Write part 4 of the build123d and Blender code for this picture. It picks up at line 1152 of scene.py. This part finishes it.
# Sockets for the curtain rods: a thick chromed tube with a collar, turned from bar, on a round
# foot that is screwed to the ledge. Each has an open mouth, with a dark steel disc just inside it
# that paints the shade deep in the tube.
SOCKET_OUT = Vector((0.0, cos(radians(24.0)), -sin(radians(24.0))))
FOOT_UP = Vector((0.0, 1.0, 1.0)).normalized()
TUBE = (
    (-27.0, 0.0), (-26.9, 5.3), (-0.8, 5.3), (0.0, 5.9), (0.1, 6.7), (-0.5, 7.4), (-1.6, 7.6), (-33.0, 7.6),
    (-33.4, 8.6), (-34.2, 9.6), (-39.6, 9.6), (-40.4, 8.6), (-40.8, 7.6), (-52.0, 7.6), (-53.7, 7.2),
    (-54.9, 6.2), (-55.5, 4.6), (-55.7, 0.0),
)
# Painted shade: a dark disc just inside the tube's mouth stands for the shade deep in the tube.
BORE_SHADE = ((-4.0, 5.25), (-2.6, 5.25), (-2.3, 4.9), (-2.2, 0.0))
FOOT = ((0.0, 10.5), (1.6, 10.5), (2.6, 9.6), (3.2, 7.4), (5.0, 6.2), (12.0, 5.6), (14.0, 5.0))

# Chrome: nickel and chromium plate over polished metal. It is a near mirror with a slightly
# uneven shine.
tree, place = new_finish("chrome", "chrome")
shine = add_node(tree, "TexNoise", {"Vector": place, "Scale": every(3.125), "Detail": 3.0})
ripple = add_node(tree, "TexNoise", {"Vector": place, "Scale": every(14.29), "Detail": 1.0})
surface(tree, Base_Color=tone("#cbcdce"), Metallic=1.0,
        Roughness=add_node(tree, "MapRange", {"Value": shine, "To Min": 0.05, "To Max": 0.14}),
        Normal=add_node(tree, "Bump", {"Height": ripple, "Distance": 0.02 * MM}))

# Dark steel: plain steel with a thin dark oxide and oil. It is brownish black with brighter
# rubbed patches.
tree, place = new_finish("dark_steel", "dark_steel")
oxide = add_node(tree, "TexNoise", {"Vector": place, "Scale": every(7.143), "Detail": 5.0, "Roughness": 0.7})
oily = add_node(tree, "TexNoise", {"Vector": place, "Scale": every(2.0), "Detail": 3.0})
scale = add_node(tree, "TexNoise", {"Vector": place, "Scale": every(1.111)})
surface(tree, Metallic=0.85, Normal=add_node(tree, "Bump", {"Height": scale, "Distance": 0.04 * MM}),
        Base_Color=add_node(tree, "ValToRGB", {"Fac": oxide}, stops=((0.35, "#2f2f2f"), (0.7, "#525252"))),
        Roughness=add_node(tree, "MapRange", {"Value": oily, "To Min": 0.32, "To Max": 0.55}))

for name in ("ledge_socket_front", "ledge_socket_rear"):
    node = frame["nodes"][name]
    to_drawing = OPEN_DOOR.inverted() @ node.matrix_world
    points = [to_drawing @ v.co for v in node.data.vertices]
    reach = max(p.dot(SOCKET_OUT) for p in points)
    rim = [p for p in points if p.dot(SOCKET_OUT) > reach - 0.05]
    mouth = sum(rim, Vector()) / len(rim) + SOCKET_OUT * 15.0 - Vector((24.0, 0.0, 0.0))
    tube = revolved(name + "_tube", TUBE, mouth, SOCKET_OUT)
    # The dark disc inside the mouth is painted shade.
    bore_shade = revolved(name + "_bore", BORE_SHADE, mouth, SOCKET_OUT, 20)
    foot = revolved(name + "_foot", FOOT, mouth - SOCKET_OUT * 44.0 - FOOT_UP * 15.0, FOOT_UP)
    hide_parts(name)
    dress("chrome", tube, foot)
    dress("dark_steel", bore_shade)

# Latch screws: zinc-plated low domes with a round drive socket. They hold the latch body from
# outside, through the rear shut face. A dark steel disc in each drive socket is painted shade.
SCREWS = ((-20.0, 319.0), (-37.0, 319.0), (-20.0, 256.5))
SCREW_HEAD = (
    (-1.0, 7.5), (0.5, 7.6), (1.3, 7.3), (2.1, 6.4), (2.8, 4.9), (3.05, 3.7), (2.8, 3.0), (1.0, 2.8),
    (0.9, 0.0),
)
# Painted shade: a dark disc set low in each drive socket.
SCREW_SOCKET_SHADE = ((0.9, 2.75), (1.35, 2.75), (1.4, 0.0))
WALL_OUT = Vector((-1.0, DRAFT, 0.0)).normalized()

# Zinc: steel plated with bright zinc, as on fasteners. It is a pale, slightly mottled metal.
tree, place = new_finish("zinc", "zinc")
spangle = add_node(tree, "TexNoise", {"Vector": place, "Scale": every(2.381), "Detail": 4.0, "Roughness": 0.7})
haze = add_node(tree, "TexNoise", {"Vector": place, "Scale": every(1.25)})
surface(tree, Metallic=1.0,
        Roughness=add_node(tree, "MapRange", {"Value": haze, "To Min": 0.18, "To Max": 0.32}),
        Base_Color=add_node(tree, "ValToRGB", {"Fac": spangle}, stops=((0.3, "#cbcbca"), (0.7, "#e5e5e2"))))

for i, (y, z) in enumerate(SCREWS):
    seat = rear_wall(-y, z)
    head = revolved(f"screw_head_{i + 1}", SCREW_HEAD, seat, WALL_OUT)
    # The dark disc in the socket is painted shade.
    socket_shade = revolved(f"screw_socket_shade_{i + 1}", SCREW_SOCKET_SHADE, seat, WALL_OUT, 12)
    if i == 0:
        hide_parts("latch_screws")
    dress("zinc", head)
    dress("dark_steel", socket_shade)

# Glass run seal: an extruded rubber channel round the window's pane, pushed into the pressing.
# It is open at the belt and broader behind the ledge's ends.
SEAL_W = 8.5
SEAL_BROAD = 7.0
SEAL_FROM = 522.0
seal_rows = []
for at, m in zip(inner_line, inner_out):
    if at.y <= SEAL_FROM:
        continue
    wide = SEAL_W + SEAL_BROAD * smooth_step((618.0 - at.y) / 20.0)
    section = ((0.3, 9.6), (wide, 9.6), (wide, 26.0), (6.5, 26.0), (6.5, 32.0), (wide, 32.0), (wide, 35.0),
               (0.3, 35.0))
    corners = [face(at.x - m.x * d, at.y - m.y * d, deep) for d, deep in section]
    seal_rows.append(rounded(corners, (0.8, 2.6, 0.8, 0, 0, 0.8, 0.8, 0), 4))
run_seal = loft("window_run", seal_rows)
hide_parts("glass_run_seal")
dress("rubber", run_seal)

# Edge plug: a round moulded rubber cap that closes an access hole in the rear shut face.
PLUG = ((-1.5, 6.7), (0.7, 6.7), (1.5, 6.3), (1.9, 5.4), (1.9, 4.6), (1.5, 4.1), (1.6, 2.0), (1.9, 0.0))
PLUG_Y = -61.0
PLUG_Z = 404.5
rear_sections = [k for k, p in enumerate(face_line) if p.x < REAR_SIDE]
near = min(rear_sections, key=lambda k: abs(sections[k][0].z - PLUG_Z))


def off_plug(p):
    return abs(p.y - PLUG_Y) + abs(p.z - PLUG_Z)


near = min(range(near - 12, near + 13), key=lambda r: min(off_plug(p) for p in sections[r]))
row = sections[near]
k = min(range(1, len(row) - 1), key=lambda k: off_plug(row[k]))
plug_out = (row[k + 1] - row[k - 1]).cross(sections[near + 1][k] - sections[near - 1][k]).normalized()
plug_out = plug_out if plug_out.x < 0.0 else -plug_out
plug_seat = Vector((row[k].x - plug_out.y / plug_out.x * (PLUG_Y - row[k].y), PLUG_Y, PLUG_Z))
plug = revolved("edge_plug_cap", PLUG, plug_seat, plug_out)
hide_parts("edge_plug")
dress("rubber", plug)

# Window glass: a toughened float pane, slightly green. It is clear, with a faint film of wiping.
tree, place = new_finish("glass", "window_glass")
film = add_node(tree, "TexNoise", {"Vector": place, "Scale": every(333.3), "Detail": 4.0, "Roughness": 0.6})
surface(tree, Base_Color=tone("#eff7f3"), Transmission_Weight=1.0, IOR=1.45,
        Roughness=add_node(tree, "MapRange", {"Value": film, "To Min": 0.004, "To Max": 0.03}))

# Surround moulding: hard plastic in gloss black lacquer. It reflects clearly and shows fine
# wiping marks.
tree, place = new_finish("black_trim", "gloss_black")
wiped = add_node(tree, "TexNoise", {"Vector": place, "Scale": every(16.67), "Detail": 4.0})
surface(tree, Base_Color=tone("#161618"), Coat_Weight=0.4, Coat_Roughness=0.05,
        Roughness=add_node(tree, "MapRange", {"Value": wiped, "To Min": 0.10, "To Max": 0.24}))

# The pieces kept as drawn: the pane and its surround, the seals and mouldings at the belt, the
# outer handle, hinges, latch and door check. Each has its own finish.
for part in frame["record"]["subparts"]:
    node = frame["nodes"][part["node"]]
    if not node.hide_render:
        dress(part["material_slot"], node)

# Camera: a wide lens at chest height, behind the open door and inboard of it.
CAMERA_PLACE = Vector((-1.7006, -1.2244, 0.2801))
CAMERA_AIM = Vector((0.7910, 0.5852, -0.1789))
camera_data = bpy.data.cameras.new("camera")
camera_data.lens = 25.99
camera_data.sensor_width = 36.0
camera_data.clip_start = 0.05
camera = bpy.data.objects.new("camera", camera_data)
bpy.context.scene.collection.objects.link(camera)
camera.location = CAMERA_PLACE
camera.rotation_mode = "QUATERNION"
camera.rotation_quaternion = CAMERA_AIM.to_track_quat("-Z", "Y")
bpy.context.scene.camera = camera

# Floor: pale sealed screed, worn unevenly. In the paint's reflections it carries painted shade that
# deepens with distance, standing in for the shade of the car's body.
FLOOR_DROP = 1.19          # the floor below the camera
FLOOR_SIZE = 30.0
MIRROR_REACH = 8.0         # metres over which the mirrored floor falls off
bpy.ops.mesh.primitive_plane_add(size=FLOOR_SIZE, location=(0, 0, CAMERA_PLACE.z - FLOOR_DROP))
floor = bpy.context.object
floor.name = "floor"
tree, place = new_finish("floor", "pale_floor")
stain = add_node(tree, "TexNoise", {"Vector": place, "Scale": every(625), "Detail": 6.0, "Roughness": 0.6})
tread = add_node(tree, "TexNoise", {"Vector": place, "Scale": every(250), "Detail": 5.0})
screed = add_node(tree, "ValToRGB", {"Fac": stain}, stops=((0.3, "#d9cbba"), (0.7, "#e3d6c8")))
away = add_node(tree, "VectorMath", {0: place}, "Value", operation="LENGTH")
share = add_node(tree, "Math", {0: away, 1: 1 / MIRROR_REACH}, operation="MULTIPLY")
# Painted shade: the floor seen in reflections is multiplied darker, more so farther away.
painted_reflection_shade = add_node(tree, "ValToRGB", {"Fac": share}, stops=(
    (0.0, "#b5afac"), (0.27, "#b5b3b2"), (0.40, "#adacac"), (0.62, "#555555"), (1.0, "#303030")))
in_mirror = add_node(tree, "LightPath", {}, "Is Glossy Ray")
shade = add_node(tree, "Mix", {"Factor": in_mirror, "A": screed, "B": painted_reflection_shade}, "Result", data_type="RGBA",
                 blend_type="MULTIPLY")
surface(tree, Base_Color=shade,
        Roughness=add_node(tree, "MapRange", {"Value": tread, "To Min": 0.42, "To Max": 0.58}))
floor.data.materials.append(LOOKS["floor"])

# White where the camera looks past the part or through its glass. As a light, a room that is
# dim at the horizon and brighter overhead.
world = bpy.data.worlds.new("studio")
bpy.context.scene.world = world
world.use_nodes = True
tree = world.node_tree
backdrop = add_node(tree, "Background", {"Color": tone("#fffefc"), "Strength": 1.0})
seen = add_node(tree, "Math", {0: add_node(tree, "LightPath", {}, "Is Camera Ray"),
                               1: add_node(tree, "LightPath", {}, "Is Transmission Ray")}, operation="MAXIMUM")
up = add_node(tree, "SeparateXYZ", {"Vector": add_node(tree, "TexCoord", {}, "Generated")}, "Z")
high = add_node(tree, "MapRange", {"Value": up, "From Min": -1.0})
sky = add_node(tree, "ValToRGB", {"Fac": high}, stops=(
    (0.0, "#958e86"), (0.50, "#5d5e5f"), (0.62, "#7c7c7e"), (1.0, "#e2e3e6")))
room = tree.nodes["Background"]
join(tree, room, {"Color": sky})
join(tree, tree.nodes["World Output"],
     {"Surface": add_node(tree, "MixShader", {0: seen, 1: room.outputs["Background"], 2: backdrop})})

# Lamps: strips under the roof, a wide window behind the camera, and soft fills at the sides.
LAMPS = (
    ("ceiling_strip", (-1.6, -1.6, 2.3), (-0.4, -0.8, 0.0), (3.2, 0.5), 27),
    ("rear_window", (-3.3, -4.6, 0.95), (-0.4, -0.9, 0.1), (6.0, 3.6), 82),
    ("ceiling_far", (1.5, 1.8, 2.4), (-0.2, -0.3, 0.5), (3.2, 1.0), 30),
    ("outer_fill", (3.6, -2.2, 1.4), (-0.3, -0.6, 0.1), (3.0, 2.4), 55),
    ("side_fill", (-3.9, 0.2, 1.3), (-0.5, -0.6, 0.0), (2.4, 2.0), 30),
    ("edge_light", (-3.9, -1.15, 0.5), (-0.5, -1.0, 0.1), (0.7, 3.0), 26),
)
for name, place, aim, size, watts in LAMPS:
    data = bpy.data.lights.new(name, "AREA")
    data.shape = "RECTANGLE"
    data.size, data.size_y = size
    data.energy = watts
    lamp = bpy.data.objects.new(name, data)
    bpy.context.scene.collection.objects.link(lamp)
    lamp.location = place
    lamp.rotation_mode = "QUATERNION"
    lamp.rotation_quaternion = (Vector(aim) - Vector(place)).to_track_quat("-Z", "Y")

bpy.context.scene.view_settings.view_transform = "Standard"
=====
Pull out all lines in the data above that include "scene".

EXERCISE RESULT:
Write part 4 of the build123d and Blender code for this picture. It picks up at line 1152 of scene.py. This part finishes it.
bpy.context.scene.collection.objects.link(camera)
bpy.context.scene.camera = camera
bpy.context.scene.world = world
    bpy.context.scene.collection.objects.link(lamp)
bpy.context.scene.view_settings.view_transform = "Standard"